TASK
Reproduce the listing that follows with no differences at all.

RECORDS TO PROCESS
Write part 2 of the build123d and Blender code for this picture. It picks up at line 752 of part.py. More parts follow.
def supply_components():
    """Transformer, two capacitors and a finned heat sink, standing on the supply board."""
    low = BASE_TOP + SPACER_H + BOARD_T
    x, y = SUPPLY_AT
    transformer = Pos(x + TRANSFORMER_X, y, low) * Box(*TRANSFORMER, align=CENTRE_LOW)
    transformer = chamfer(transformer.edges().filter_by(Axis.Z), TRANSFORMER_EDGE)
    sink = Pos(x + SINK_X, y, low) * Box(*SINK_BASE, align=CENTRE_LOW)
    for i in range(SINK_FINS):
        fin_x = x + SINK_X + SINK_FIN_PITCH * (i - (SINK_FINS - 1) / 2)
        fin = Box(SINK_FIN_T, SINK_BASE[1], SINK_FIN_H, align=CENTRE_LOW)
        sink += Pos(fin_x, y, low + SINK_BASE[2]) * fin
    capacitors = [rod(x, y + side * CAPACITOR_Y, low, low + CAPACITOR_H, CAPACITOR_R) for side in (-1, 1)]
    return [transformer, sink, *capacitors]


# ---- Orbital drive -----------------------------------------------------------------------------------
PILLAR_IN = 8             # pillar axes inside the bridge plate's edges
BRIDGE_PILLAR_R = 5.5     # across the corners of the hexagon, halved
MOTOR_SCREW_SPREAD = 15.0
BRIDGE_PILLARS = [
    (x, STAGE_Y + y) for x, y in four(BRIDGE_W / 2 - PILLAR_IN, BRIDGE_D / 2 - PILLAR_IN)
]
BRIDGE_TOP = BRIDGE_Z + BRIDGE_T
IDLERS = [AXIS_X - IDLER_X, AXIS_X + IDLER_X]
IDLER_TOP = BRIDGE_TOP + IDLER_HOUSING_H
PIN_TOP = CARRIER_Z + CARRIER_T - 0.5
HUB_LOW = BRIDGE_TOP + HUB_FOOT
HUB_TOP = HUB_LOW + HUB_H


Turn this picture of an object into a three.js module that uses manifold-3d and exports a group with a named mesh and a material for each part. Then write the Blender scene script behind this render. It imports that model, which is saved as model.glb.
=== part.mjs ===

COMPLETE ANSWER
Write part 2 of the build123d and Blender code for this picture. It picks up at line 752 of part.py. More parts follow.
def supply_components():
    """Transformer, two capacitors and a finned heat sink, standing on the supply board."""
    low = BASE_TOP + SPACER_H + BOARD_T
    x, y = SUPPLY_AT
    transformer = Pos(x + TRANSFORMER_X, y, low) * Box(*TRANSFORMER, align=CENTRE_LOW)
    transformer = chamfer(transformer.edges().filter_by(Axis.Z), TRANSFORMER_EDGE)
    sink = Pos(x + SINK_X, y, low) * Box(*SINK_BASE, align=CENTRE_LOW)
    for i in range(SINK_FINS):
        fin_x = x + SINK_X + SINK_FIN_PITCH * (i - (SINK_FINS - 1) / 2)
        fin = Box(SINK_FIN_T, SINK_BASE[1], SINK_FIN_H, align=CENTRE_LOW)
        sink += Pos(fin_x, y, low + SINK_BASE[2]) * fin
    capacitors = [rod(x, y + side * CAPACITOR_Y, low, low + CAPACITOR_H, CAPACITOR_R) for side in (-1, 1)]
    return [transformer, sink, *capacitors]


# ---- Orbital drive -----------------------------------------------------------------------------------
PILLAR_IN = 8             # pillar axes inside the bridge plate's edges
BRIDGE_PILLAR_R = 5.5     # across the corners of the hexagon, halved
MOTOR_SCREW_SPREAD = 15.0
BRIDGE_PILLARS = [
    (x, STAGE_Y + y) for x, y in four(BRIDGE_W / 2 - PILLAR_IN, BRIDGE_D / 2 - PILLAR_IN)
]
BRIDGE_TOP = BRIDGE_Z + BRIDGE_T
IDLERS = [AXIS_X - IDLER_X, AXIS_X + IDLER_X]
IDLER_TOP = BRIDGE_TOP + IDLER_HOUSING_H
PIN_TOP = CARRIER_Z + CARRIER_T - 0.5
HUB_LOW = BRIDGE_TOP + HUB_FOOT
HUB_TOP = HUB_LOW + HUB_H


Turn this picture of an object into a three.js module that uses manifold-3d and exports a group with a named mesh and a material for each part. Then write the Blender scene script behind this render. It imports that model, which is saved as model.glb.
=== part.mjs ===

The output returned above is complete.